START Records for the task

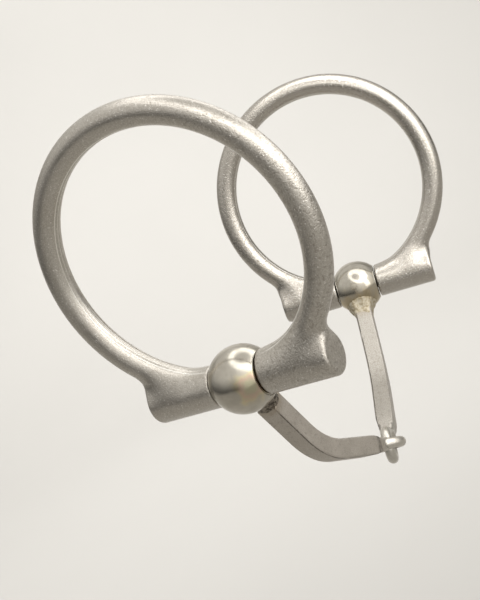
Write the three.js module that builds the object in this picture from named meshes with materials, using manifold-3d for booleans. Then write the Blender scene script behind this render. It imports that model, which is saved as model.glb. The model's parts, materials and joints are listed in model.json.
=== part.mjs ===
// Snaffle bit: two ring cheeks, each hinged on a ball, and a jointed mouthpiece of two curved square
// bars whose eyes are linked. Millimetres, +Z up. The bit hangs by its rings: the near ring stands
// upright in the YZ plane, and the origin is at the top of that ring's opening, where it is held.
// +X points out of the near cheek, away from the far one.
import * as THREE from "three";
import { mergeVertices } from "three/addons/utils/BufferGeometryUtils.js";
import Module from "manifold-3d";

// Ring: round bar bent to a circle that touches the pin line
const ringRadius = 32; // to the middle of the bar
const ringBar = 6.35; // bar diameter
const flareInset = 3; // from the sleeve's outer end, along the pin, to where the ring's end starts to swell

// Sleeves, ball and pin of one cheek's hinge
const sleeveDiameter = 10;
const sleeveReach = 24; // ball's middle to the sleeve's outer end
const sleeveRim = 0.9; // rounding of the sleeve's outer rim
const ballDiameter = 15.875;
const pinDiameter = 4;
const pinCover = 6; // of solid sleeve past the pin's end
const runningGap = 0.3; // between a flat of the ball and the sleeve beside it
const pinClearance = 0.09; // round the pin, in its bores
const boreRunout = 0.8; // bore depth past the pin's end
const seatGap = 0.3; // between welded pieces

// Mouth bars: square bar, straight from the ball, bent once, then straight to its eye
const barWidth = 5;
const barEdge = 0.45; // rounding of the bar's long edges
const barStraight = 24; // ball's middle to the start of the bend
const bendRadius = 29;
const bendAngle = THREE.MathUtils.degToRad(33.5);
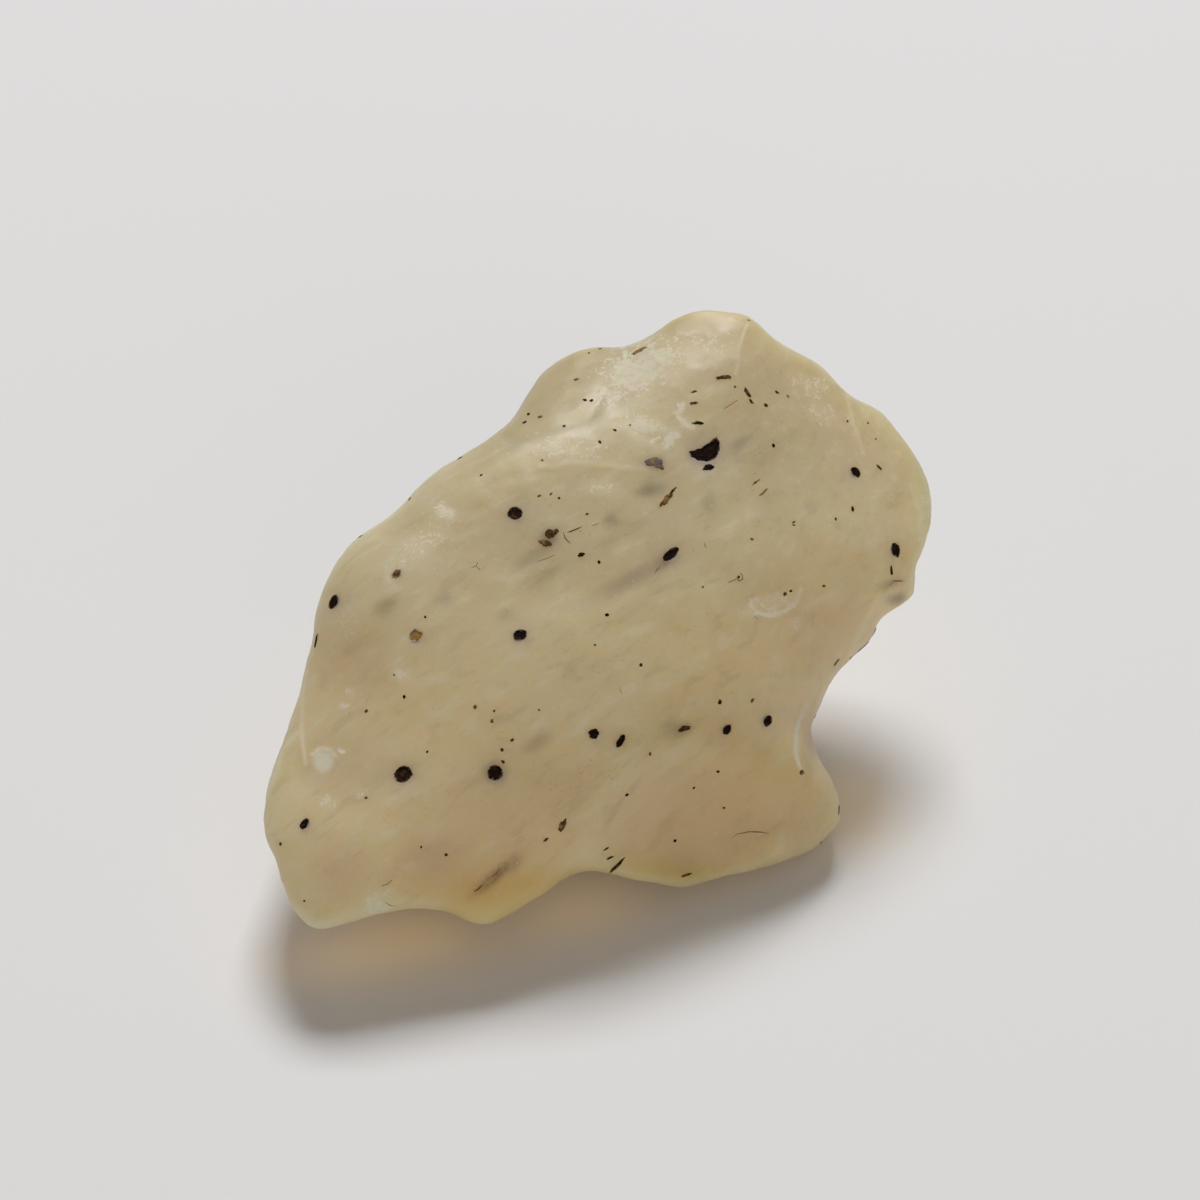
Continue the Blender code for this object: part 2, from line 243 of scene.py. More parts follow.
# Specks: across and up, each a fifth of a millimetre or so
SPECKS = [
    (1.50, 9.75), (-1.80, 9.70), (0.75, 9.50), (0.00, 8.90), (8.85, 11.40), (9.40, 11.20), (8.30, 10.75),
    (7.45, 15.00), (-2.05, 6.10), (-0.65, 5.30), (-0.05, 2.90), (5.15, 1.65), (0.35, 0.25), (-0.25, -1.25),
    (2.05, -2.25), (-8.75, 0.15), (-9.80, -3.85), (-11.70, -4.55), (-6.25, -4.35), (-5.30, -4.55),
    (-5.40, -5.05),
    (-3.05, -4.50), (-4.40, -6.00), (-4.90, -6.50), (-4.85, -7.10), (-8.65, -6.60), (-11.70, -8.90),
    (-8.95, -11.35), (-7.70, -11.75), (-16.00, -11.20), (-14.80, -14.05), (-15.25, -14.95), (6.00, -4.10),
    (2.50, -6.70), (1.35, -8.75), (4.70, -8.40), (6.20, -9.40), (3.75, -11.05), (11.80, 5.05), (9.70, 4.75),
    (7.60, 4.05), (11.20, 1.70), (6.95, 2.15), (9.25, 1.30), (9.55, 1.45), (-10.30, -2.75), (-2.90, 8.00),
    (-5.95, 7.25),
]

# Paint layers of the skin
LAYERS = ("frost_and_painted_highlight", "disc", "smoke_and_painted_shadow", "mauve_and_painted_shade", "stain_and_painted_shade", "painted_golden_shade", "painted_shade", "wear", "bowl")

# Soft marks that lie in or under the skin, with some of painted light and shade among them: kind, across,
# up, length, width, turn and strength
SOFT_MARKS = [
    ("smoke_and_painted_shadow", 2.55, 6.50, 1.5, 0.7, 10, 0.55),
    ("smoke_and_painted_shadow", -2.55, 4.15, 1.0, 1.1, 0, 0.55),
    ("smoke_and_painted_shadow", 3.60, -5.45, 1.3, 1.0, 0, 0.35),
    ("smoke_and_painted_shadow", 4.20, -5.40, 1.2, 0.6, 15, 0.35),
    ("smoke_and_painted_shadow", 14.85, 1.05, 1.0, 0.6, 10, 0.95),
    ("smoke_and_painted_shadow", -10.75, 0.60, 1.2, 1.0, 40, 0.35),
    ("smoke_and_painted_shadow", 10.55, 5.60, 0.8, 0.7, 0, 0.30),
    ("smoke_and_painted_shadow", -7.80, 1.10, 0.9, 0.8, 40, 0.30),
    ("smoke_and_painted_shadow", 5.45, 5.85, 0.8, 1.2, 0, 0.30),
    # painted shadow beside the bean
    ("smoke_and_painted_shadow", 7.00, 8.80, 1.4, 0.6, 40, 0.38),
    ("smoke_and_painted_shadow", 2.70, 7.85, 1.1, 0.7, 6, 0.40),
    ("smoke_and_painted_shadow", -4.70, 0.20, 0.9, 0.7, 0, 0.22),
    ("smoke_and_painted_shadow", -3.40, 3.10, 2.2, 0.8, 30, 0.26),
    # painted shade over the crown
    ("painted_shade", 5.60, 14.90, 4.6, 2.0, 0, 1.00),
    ("mauve_and_painted_shade", 1.65, 2.10, 4.0, 0.9, 29, 0.75),
    ("mauve_and_painted_shade", -3.10, -6.10, 1.5, 0.8, 38, 0.60),
    ("mauve_and_painted_shade", -8.60, -12.00, 3.4, 2.6, 30, 0.30),
    # painted shade over the lower right, where the thin glass glows
    ("mauve_and_painted_shade", 11.20, -8.40, 2.4, 3.4, 0, 0.12),
    ("mauve_and_painted_shade", -13.60, -13.00, 4.5, 4.0, 0, 0.35),
    # the next two are painted shade on the narrow facets beside the left edge and beside the notch line
    ("mauve_and_painted_shade", -15.85, -3.80, 4.6, 0.8, 68, 0.60),
    ("mauve_and_painted_shade", 10.55, -6.10, 3.4, 0.9, 88, 0.60),
    ("mauve_and_painted_shade", -13.00, -7.00, 5.0, 4.4, 0, 0.30),
    # a broad faint darkening over the middle, then painted shade over the lower right towards the floor
    ("stain_and_painted_shade", -0.50, -4.40, 9.0, 5.5, 12, 0.07),
    ("stain_and_painted_shade", 8.50, -11.40, 9.0, 3.8, 8, 0.15),
    # painted light: broad lightenings of the left side, the lower right and the right side, where the face
    # turns away from the light
    ("wear", -13.20, -1.20, 6.0, 5.0, 70, 0.35),
    ("wear", 9.00, -4.80, 6.0, 4.4, 0, 0.35),
    ("wear", 11.00, 0.20, 5.0, 7.0, 0, 0.25),
    ("stain_and_painted_shade", 0.55, 4.95, 0.75, 0.75, 0, 0.38),
    ("stain_and_painted_shade", -5.25, -7.65, 1.15, 1.15, 0, 0.35),
    ("stain_and_painted_shade", 3.20, 2.85, 1.0, 0.5, 48, 0.40),
    ("stain_and_painted_shade", -2.90, 2.20, 2.2, 0.6, 30, 0.22),
    ("stain_and_painted_shade", -5.15, -12.75, 2.9, 0.6, 41, 0.65),
    ("stain_and_painted_shade", -4.35, -12.15, 1.3, 0.8, 41, 0.40),
    ("stain_and_painted_shade", 14.60, 1.80, 1.2, 0.5, 20, 0.45),
    ("frost_and_painted_highlight", 2.10, 12.70, 4.2, 2.4, 25, 1.00),
    ("frost_and_painted_highlight", 0.50, 11.30, 2.2, 1.4, 50, 0.70),
    ("frost_and_painted_highlight", -1.75, 8.60, 4.0, 1.4, 0, 0.55),
    ("frost_and_painted_highlight", 2.10, 9.75, 2.2, 0.9, -15, 0.90),
    ("frost_and_painted_highlight", 3.50, 9.05, 0.8, 0.6, 60, 0.95),
    ("frost_and_painted_highlight", 0.15, 6.60, 1.8, 0.8, 0, 0.60),
    ("frost_and_painted_highlight", 10.55, 11.70, 2.2, 1.2, -20, 0.50),
    ("frost_and_painted_highlight", 11.10, 10.35, 2.0, 1.0, -20, 0.45),
    ("frost_and_painted_highlight", 5.60, 13.90, 3.0, 1.2, 0, 0.40),
    ("frost_and_painted_highlight", -7.75, 5.40, 1.3, 0.7, -30, 0.90),
    ("frost_and_painted_highlight", -9.00, 3.75, 3.0, 1.6, 40, 0.45),
    ("frost_and_painted_highlight", -10.05, -2.70, 1.1, 0.7, 0, 0.90),
    ("frost_and_painted_highlight", -12.50, -3.60, 0.5, 0.35, -20, 1.0),
    ("frost_and_painted_highlight", -12.85, -4.30, 0.5, 0.35, 0, 1.0),
    ("frost_and_painted_highlight", -12.50, 0.00, 1.2, 1.8, 0, 0.35),
    ("frost_and_painted_highlight", -13.70, -9.10, 1.0, 0.9, 0, 0.60),
    ("frost_and_painted_highlight", -12.05, -8.55, 0.8, 0.6, 0, 0.50),
    ("disc", -13.85, -7.00, 1.05, 1.25, 0, 1.00),
    ("frost_and_painted_highlight", -11.15, -14.05, 1.2, 1.4, 0, 0.80),
    ("frost_and_painted_highlight", -9.50, -12.35, 0.7, 0.6, 0, 0.45),
    ("frost_and_painted_highlight", 8.80, 0.95, 2.3, 1.1, 20, 0.75),
    ("frost_and_painted_highlight", 9.80, -0.15, 0.9, 0.5, 0, 0.50),
    ("frost_and_painted_highlight", 16.20, 4.60, 0.8, 3.0, 0, 0.35),
]

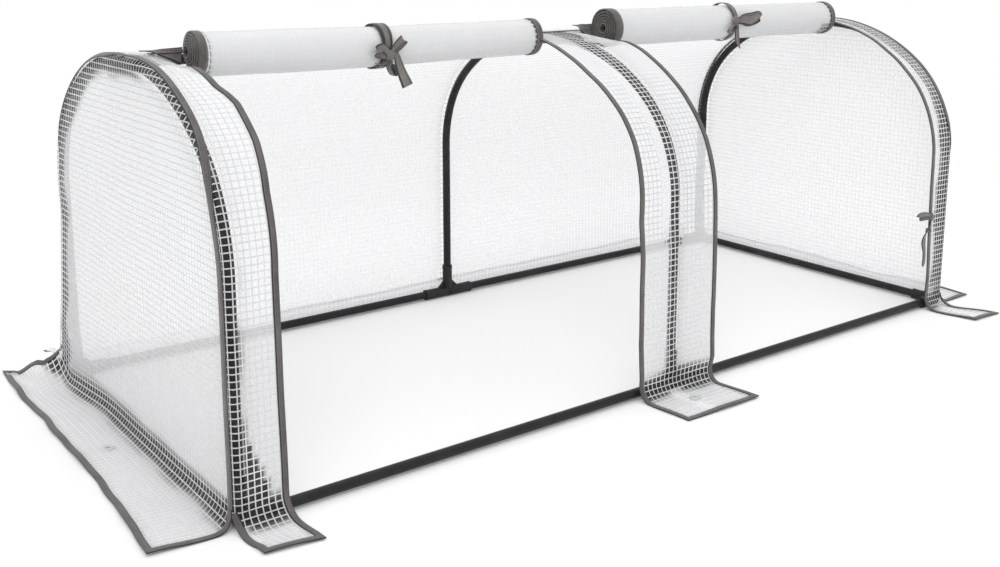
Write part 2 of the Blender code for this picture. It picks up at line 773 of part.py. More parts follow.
def spiral_point(share):
    """A point (y, z) on the roll's sheet about its axis, from the outer end at share 0.

    The sheet leaves the ridge seam behind the roll, and winds down, forward and up.
    """
    angle = -2 * math.pi * ROLL_TURNS * share
    outer = ROLL_RADIUS - ROLL_SHEET / 2
    radius = outer - (outer - ROLL_CORE) * share
    return radius * math.cos(angle), radius * math.sin(angle)


def spiral_gap():
    """The least gap between neighbouring turns of a roll's sheet."""
    count = ROLL_TURNS * ROLL_TURN_STEPS
    points = [Vector(spiral_point(k / count)) for k in range(count + 1)]
    pairs = zip(points, points[ROLL_TURN_STEPS:])
    return min((a - b).length for a, b in pairs) - ROLL_SHEET


def make_roll(name, x0, x1, material):
    """A door wound up in one sheet, as long as its opening is wide."""
    count = ROLL_TURNS * ROLL_TURN_STEPS
    axis = Vector((0, -ROLL_SETBACK, ROLL_HEIGHT))
    bm = bmesh.new()
    ends = []
    for x in (x0, x1):
        outer = []
        inner = []
        for k in range(count + 1):
            y, z = spiral_point(k / count)
            middle = Vector((0, y, z))
            out = middle.normalized() * (ROLL_SHEET / 2)
            outer.append(bm.verts.new(axis + middle + out + X_AXIS * x))
            inner.append(bm.verts.new(axis + middle - out + X_AXIS * x))
        for k in range(count):
            bm.faces.new((outer[k], outer[k + 1], inner[k + 1], inner[k]))
        ends.append(outer + inner[::-1])
    bridge(bm, *ends)
    return finish_mesh(name, bm, material)


def make_ribbon(name, points, wide, width, material):
    """A ribbon along points, with its flat width along wide. It is joined to a knot later."""
    half = width / 2
    thin = RIBBON / 2
    stations = []
    for k, point in enumerate(points):
        before = points[max(k - 1, 0)]
        after = points[min(k + 1, len(points) - 1)]
        direction = (after - before).normalized()
        stations.append((point, wide, direction.cross(wide).normalized()))
    profile = ((-half, -thin), (half, -thin), (half, thin), (-half, thin))
    return make_sweep(name, stations, profile, material)


def make_knot(name, middle, axes, sizes, material):
    """A block with one size along each of three axes."""
    half_u = sizes[0] / 2
    half_v = sizes[1] / 2
    profile = ((-half_u, -half_v), (half_u, -half_v), (half_u, half_v), (-half_u, half_v))
    ends = [middle + axes[2] * (sizes[2] * end / 2) for end in (-1, 1)]
    stations = [(end, axes[0], axes[1]) for end in ends]
    return make_sweep(name, stations, profile, material, smooth=False)


def loop_points(root, reach, out, length, height):
    """A drop-shaped loop that leaves a knot along reach and comes back to it."""
    return [root + reach * (length * s) + out * (height * h) for s, h in BOW_LOOP_SHARES]


def tail_points(root, down, swing, length):
    """A ribbon's tail that hangs from a knot and swings a little to one side."""
    points = []
    for k in range(TAIL_STEPS + 1):
        share = k / TAIL_STEPS
        points.append(root + (down * share + swing * share**2) * length)
    return points


def make_door_tie(name, x, material):
    """A ribbon round a roll, knotted in a bow below the roll's front."""
    axis = Vector((x, -ROLL_SETBACK, ROLL_HEIGHT))
    inner = ROLL_RADIUS + FIT_GAP
    half = RIBBON_WIDTH / 2
    outer = inner + RIBBON
    profile = ((inner, -half), (outer, -half), (outer, half), (inner, half))
    band = make_turned(name, axis, X_AXIS, Y_AXIS, profile, RIBBON_STEPS, material)
    out = Vector((0, -math.cos(BOW_DROP), -math.sin(BOW_DROP)))
    rise = Vector((0, -math.sin(BOW_DROP), math.cos(BOW_DROP)))
    root = axis + out * outer
    middle = root + out * (KNOT_PROUD / 2 - RIBBON / 2)
    sizes = (KNOT_ACROSS, KNOT_ALONG, KNOT_PROUD)
    pieces = [make_knot(f"{name}_knot", middle, (X_AXIS, rise, out), sizes, material)]
    for side, climb in ((1, RIGHT_LOOP_CLIMB), (-1, LEFT_LOOP_CLIMB)):
        reach = X_AXIS * (side * math.cos(climb)) + rise * math.sin(climb)
        points = loop_points(root, reach, out, BOW_LOOP, BOW_LOOP_HEIGHT)
        wide = out.cross(reach).normalized()
        pieces.append(make_ribbon(f"{name}_loop_{side}", points, wide, BOW_WIDTH, material))
    for side, length in ((1, LONG_TAIL), (-1, SHORT_TAIL)):
        start = middle + X_AXIS * (side * KNOT_ACROSS / 4)
        points = tail_points(start, -Z_AXIS, X_AXIS * (side * TAIL_SWING_SHARE), length)
        width = BOW_WIDTH * (1 - TAIL_SWING_SHARE) if side < 0 else BOW_WIDTH
        pieces.append(make_ribbon(f"{name}_tail_{side}", points, X_AXIS, width, material))
    for piece in pieces:
        add_boolean(band, piece, "UNION")
    return band


def make_side_tie(name, x_edge, material):
    """A small tie sewn to the inner edge of a strip's tape, with one loop and a tail."""
    x = x_edge - TAPE_CLEAR - FIT_GAP - SIDE_TIE_KNOT / 2
    root = Vector((x, -(HALF_WIDTH + FILM_OFFSET), SIDE_TIE_HEIGHT))
    sizes = (SIDE_TIE_KNOT, SIDE_TIE_WIDTH + RIBBON, SIDE_TIE_KNOT * 2)
    knot = make_knot(name, root, (X_AXIS, Y_AXIS, Z_AXIS), sizes, material)
    points = loop_points(root, -X_AXIS, Z_AXIS, SIDE_TIE_LOOP, SIDE_TIE_LOOP_HEIGHT)
    add_boolean(
        knot, make_ribbon(f"{name}_loop", points, Y_AXIS, SIDE_TIE_WIDTH, material), "UNION"
    )
    points = tail_points(root, -Z_AXIS, -X_AXIS * SIDE_TIE_LEAN_SHARE, SIDE_TIE_TAIL)
    tail = make_ribbon(f"{name}_tail", points, Y_AXIS, SIDE_TIE_WIDTH - RIBBON, material)
    add_boolean(knot, tail, "UNION")
    return knot


def make_rolls(film, tape):
    print(f"door roll: least gap between its turns {spiral_gap() * 1000:.2f} mm")
    outer = HOOP_SPACING - END_STRIP - TAPE_CLEAR - ROLL_END_GAP
    inner = MIDDLE_STRIP / 2 + TAPE_CLEAR + ROLL_END_GAP
    for name, x0, x1 in (("left", -outer, -inner), ("right", inner, outer)):
        roll = make_roll(f"door_roll_{name}", x0, x1, film)
        tie = make_door_tie(f"door_tie_{name}", (x0 + x1) / 2, tape)
        place = Vector(((x0 + x1) / 2, -RIDGE_TAPE_FRONT, ROLL_HEIGHT))
        hang_on(make_hinge(f"roll_swing_{name}", place), roll, tie)


def main():
    clear_scene()
    steel = make_material("black_powder_coat", (0.012, 0.012, 0.013), 0.42)
    plastic = make_material("black_plastic", (0.018, 0.018, 0.019), 0.5)
    film = make_material("scrim_film", (0.86, 0.87, 0.88), 0.35, alpha=0.45)
    tape = make_material("taupe_tape", (0.125, 0.11, 0.10), 0.85)
    clear = make_material("clear_plastic", (0.85, 0.86, 0.86), 0.15, alpha=0.6)
    make_frame(steel, plastic)
    make_cover(film, tape, clear)
    make_rolls(film, tape)
    make_side_tie("side_tie_right", HOOP_SPACING - END_STRIP, tape)


main()
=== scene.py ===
import math

import bmesh
import bpy
import numpy as np
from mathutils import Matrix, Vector


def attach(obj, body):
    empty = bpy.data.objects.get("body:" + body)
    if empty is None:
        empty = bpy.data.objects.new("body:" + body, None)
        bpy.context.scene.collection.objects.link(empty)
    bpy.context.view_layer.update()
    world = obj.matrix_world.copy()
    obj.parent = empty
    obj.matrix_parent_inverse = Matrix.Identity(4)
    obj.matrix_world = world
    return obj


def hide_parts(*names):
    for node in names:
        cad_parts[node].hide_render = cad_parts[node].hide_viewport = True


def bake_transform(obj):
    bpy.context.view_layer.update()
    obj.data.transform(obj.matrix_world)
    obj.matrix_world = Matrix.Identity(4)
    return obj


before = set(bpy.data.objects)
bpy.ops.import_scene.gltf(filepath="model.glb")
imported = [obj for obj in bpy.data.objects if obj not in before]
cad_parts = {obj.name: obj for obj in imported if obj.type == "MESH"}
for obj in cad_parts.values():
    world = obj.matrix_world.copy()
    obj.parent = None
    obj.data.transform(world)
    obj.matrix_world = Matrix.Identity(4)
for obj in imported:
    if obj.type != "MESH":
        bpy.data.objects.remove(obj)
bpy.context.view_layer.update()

# Sizes that the CAD source gives its parts
HOOP_SPACING = 0.80
HALF_WIDTH = 0.34
LEG_LENGTH = 0.325
SHOULDER_RADIUS = 0.22
SHOULDER_TURN = math.radians(51.12)
CREST_RUN = 0.035
TUBE_RADIUS = 0.008
SLEEVE_RADIUS = 0.0105
COLLAR_RADIUS = 0.011
COLLAR_LENGTH = 0.007
T_ARM = 0.060
CORNER_ARM = 0.050
RIDGE_ARM = 0.045
STEM_HEIGHT = 0.058
WEB_REACH = 0.038
WEB_THICKNESS = 0.004
AXIS_HEIGHT = COLLAR_RADIUS
FILM_OFFSET = 0.0117
FILM_OUTSIDE = 0.0121
ROOT_RADIUS = 0.0265
GROUND_FILM = 0.0016
ROOT_TOP = GROUND_FILM + ROOT_RADIUS
ROOT_END = FILM_OFFSET + ROOT_RADIUS
SKIRT_REACH = 0.108
SKIRT_FLARE = 0.094
EDGE_REACH = SKIRT_REACH - 0.0012
END_STRIP = 0.070
MIDDLE_STRIP = 0.180
SEAM_SETBACK = 0.023
RIDGE_TAPE_WIDTH = 0.014
TAPE_DEPTH = 0.012
EYELET_SETBACK = 0.060
ROLL_CORE = 0.0075
ROLL_TURNS = 6
ROLL_SETBACK = 0.0651
TIE_X = 0.41

CROWN_SHIFT = (HALF_WIDTH - SHOULDER_RADIUS - CREST_RUN) / math.cos(SHOULDER_TURN)
CROWN_RADIUS = SHOULDER_RADIUS + CROWN_SHIFT
ARCH_RISE = LEG_LENGTH + CROWN_RADIUS - CROWN_SHIFT * math.sin(SHOULDER_TURN)
SHOULDER_Q = HALF_WIDTH - SHOULDER_RADIUS
SHOULDER_Z = AXIS_HEIGHT + LEG_LENGTH
CREST_AXIS = AXIS_HEIGHT + ARCH_RISE
CROWN_Z = CREST_AXIS - CROWN_RADIUS
CREST_FILM = CREST_AXIS + FILM_OFFSET
ROLL_HEIGHT = CREST_FILM + 0.0012
ROLL_GAP = 0.0027
ROLL_OUTER = HOOP_SPACING - END_STRIP - ROLL_GAP
ROLL_INNER = MIDDLE_STRIP / 2 + ROLL_GAP
QUARTER = FILM_OFFSET * math.pi / 2  # of the way round a tube, along the film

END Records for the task

_Exercise aim_
Show the lines of the data that hold the word "type".

_Output for this task_
cad_parts = {obj.name: obj for obj in imported if obj.type == "MESH"}
    if obj.type != "MESH":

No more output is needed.